The Sink or Swim Project’s core educational work involves classroom presentations to school age children and young adults, as well as college students and adults. We use real science in informative and creative ways to illustrate exactly what has happened to our warming planet, what is about to happen in our lifetime (and beyond), in addition to discussing possible solutions. Power point presentations, videos and hands on tools and props are utilized to engage participants in hopes that they will become involved.
In addition to our educational efforts, social activism is a growing part of The Sink or Swim Project’s work. This includes periodically sharing our thoughts on a variety of issues ranging from science to politics via our blog and social media (Facebook , Twitter and Instagram), as well as public speaking on political topics of concern.  
Late 2015 and early 2016 has been a very busy time for The Sink or Swim Project. Some examples of its recent work would include the following:
In addition to being featured in the Ahead of the Tide series, our founder, Delaney Reynolds, has also been filmed for inclusion in the Emmy award winning Years of Living Dangerously series that will appear later this year on The National Geographic Channel. In December, Delaney spent the day with The Year’s Miami Correspondent, actor/musician Jack Black, who interviewed her as part of the show that will focus on South Florida’s sea level challenges.
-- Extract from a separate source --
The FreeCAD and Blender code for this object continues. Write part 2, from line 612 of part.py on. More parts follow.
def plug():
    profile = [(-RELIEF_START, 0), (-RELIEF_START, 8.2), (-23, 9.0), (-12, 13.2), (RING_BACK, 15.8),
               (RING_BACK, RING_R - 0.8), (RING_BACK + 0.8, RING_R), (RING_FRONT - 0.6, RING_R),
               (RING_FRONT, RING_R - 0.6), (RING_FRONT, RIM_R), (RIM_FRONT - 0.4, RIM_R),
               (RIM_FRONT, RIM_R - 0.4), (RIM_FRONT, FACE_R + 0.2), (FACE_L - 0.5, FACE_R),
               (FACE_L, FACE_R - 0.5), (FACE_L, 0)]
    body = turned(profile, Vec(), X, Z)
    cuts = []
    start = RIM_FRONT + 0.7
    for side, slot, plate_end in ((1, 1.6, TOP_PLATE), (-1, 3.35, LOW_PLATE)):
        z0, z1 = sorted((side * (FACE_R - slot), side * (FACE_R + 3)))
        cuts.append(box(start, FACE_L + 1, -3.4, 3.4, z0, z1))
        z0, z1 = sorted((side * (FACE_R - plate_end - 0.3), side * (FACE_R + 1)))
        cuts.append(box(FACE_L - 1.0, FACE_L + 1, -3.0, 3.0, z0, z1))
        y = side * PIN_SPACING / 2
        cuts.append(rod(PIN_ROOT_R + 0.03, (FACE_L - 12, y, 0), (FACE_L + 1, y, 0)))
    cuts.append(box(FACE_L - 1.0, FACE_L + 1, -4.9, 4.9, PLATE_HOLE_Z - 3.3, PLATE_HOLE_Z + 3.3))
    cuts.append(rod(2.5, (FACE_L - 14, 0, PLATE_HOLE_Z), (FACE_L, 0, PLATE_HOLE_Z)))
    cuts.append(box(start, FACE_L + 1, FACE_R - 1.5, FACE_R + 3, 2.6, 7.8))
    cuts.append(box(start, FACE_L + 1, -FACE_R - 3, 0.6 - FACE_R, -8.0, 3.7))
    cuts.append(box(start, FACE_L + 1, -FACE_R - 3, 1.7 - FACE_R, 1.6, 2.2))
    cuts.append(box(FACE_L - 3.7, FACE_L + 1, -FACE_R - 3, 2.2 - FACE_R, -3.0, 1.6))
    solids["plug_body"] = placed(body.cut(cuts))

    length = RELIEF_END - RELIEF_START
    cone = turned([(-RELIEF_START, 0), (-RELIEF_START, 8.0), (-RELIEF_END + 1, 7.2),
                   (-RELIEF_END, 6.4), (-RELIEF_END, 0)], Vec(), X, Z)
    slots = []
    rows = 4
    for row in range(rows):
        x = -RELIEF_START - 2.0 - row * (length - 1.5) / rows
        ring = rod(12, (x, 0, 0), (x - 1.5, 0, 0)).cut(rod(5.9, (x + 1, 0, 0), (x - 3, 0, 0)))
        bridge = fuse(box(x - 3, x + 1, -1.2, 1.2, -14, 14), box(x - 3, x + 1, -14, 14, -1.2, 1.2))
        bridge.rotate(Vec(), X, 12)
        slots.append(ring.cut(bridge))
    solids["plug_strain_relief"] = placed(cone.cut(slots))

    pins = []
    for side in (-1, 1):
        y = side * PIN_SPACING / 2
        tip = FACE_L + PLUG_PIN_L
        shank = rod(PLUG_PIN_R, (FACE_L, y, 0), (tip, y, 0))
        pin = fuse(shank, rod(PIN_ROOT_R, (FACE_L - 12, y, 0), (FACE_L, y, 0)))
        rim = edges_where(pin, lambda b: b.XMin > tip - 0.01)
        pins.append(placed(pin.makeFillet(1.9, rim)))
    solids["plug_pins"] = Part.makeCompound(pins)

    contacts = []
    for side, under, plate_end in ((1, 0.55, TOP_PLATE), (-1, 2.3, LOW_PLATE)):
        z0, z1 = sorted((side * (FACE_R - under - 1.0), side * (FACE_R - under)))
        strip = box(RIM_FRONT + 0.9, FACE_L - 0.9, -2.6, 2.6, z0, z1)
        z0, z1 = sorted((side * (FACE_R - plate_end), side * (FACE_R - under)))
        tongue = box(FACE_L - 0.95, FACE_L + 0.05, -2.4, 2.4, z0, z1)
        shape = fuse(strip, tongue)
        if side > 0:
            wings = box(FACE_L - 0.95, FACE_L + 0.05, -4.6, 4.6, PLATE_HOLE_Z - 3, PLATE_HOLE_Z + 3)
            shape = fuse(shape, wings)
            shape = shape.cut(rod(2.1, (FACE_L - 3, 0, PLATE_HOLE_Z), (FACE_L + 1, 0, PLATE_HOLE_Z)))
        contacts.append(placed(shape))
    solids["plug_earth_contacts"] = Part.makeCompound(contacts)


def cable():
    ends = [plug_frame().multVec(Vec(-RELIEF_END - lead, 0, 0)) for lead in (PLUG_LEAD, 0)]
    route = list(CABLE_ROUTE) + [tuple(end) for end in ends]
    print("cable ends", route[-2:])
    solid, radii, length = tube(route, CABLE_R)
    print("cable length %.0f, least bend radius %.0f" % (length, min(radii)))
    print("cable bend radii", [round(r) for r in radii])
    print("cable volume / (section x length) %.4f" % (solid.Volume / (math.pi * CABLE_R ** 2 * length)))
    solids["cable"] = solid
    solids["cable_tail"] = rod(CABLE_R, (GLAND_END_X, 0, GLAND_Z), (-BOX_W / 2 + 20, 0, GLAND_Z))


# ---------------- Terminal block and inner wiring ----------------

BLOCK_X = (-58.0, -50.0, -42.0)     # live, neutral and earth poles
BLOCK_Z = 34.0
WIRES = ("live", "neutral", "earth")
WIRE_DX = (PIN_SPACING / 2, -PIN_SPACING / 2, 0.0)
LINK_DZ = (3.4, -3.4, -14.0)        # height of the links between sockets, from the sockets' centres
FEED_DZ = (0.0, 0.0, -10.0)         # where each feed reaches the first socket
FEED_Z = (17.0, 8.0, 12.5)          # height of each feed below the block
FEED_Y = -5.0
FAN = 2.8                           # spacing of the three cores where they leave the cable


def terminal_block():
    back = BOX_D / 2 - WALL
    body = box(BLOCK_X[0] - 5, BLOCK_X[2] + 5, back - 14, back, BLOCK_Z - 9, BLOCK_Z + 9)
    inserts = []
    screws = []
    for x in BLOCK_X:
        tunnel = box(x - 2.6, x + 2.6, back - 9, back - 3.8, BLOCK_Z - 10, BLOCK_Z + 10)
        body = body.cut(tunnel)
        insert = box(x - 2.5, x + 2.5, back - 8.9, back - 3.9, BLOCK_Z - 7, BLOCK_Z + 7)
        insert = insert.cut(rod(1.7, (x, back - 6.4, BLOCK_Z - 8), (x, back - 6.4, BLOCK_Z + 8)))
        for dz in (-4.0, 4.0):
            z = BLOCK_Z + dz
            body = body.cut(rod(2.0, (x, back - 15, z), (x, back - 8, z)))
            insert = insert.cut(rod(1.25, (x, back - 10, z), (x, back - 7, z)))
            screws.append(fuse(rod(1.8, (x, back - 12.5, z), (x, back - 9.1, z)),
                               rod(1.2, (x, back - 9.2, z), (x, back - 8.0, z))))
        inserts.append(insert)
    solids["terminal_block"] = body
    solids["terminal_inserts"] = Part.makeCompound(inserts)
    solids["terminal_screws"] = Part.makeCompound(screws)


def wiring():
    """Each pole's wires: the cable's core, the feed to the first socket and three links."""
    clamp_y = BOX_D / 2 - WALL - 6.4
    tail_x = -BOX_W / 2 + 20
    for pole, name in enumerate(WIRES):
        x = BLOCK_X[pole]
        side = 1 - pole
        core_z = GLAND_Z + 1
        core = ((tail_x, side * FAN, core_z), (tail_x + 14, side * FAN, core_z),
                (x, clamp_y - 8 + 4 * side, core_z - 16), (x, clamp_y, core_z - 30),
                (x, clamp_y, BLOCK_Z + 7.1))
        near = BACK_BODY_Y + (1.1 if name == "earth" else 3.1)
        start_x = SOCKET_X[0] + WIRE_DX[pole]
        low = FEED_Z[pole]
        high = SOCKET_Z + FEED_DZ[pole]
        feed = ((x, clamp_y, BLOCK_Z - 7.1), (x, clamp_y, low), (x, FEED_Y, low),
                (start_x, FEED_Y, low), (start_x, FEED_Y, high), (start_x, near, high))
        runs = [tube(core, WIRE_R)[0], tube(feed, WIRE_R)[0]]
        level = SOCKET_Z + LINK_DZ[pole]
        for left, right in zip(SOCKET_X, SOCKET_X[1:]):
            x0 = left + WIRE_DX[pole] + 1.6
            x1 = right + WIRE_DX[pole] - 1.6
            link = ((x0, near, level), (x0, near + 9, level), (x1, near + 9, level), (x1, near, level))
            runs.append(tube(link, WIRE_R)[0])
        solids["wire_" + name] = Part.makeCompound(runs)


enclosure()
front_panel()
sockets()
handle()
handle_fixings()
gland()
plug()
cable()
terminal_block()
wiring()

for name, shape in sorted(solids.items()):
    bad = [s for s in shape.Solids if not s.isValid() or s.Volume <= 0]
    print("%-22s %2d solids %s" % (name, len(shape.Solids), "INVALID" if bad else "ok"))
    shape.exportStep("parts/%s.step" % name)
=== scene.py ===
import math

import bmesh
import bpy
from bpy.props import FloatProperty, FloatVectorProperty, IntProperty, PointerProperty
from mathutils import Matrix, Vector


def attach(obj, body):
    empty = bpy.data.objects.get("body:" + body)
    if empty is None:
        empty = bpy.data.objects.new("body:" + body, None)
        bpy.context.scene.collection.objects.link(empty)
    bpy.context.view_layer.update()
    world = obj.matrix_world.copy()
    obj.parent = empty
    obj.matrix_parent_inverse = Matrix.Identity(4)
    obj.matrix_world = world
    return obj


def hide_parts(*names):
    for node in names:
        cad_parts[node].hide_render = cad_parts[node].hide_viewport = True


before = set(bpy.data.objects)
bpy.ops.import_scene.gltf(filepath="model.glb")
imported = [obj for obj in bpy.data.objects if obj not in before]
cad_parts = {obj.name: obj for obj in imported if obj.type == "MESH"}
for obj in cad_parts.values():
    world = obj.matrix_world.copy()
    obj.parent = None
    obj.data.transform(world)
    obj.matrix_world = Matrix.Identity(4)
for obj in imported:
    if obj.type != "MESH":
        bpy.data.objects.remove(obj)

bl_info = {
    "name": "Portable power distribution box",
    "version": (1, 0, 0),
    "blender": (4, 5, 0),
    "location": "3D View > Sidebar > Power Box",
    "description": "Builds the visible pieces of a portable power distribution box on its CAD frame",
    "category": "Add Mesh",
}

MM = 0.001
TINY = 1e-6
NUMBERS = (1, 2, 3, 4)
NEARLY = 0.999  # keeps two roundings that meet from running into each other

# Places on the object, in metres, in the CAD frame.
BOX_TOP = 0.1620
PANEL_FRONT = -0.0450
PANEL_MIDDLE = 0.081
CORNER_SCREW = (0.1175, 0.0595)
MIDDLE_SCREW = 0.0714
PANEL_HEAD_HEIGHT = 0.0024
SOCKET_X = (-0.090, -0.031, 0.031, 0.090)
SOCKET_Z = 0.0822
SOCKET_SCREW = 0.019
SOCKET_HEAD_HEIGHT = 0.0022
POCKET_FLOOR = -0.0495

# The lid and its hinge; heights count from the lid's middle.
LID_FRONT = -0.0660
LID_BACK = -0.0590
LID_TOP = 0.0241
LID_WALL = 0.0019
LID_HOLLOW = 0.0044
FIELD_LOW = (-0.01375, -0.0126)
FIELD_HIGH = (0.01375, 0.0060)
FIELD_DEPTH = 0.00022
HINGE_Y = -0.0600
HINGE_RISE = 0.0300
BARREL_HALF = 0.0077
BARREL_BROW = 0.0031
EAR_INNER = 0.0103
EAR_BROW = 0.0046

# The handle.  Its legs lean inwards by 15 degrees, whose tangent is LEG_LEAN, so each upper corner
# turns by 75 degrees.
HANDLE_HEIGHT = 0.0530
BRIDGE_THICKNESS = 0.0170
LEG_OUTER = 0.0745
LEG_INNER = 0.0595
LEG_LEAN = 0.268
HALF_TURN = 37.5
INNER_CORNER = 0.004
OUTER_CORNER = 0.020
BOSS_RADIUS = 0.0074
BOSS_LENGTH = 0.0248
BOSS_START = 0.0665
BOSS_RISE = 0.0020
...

Just before Christmas, The Sink or Swim Project went global by making its presentation via Skype from Miami one night to a girls’ school, Scindia Kanya Vidyalaya, Gwalior, India, the next morning. The Indian girls, while half a world apart, had the same concerns and passions that Delaney does here in Miami and were inspired by her to become involved in their community to seek solutions for the future. To read more about The Sink or Swim Project’s India presentation click here: http://miamisearise.com/2015/12/28/from-india-with-love/
One of The Sink or Swim Project’s recent classroom sessions took place on January 30th for the Breakthrough Miami program and a group of 80 students. More on this event and the excellent interaction the children had that day can be found at http://miamisearise.com/2016/02/12/february-is-for-much-more-than-flowers-candy/.
On February 26th Delaney gave a TED Talk in Miami about The Sink or Swim Project and the need for voters to demand more from our political leaders. The Talk will be posted on YouTube, as well as www.miamisearise.com in about a month.
On February 27th, Delaney proudly lectured at the University of Miami as part of their annual Empowering Effective Climate Communications, a gathering of the region’s top climate scientists and policy makers. In addition to speaking about The Sink or Swim Project’s educational and activism efforts, she was also pleased to share the Ahead of the Tide trailer and invite everyone to become involved with this important initiative.
And to end the month with a ‘bang’ The Sink or Swim Project was proud to learn that Delaney Reynolds was selected to serve on Phillipe Cousteau’s newly created International Youth Leadership Board/Council.  To learn more about Earth Echo’s amazing work, as well as the Council, please visit here: http://earthecho.org/news/earthecho-youth-leadership-council.  
2016 holds the promise of what we hope will be much more productive work including activism in the 2016 Presidential Election, adding a section to our website on Solar Power in hopes of changing ‘The Sunshine State’ into “The Solar State’ and continuing our classroom educational efforts in hope of engaging as many young people as possible to become involved and part of the solution with the hope that we can cool our planet and change our behaviors to protect it.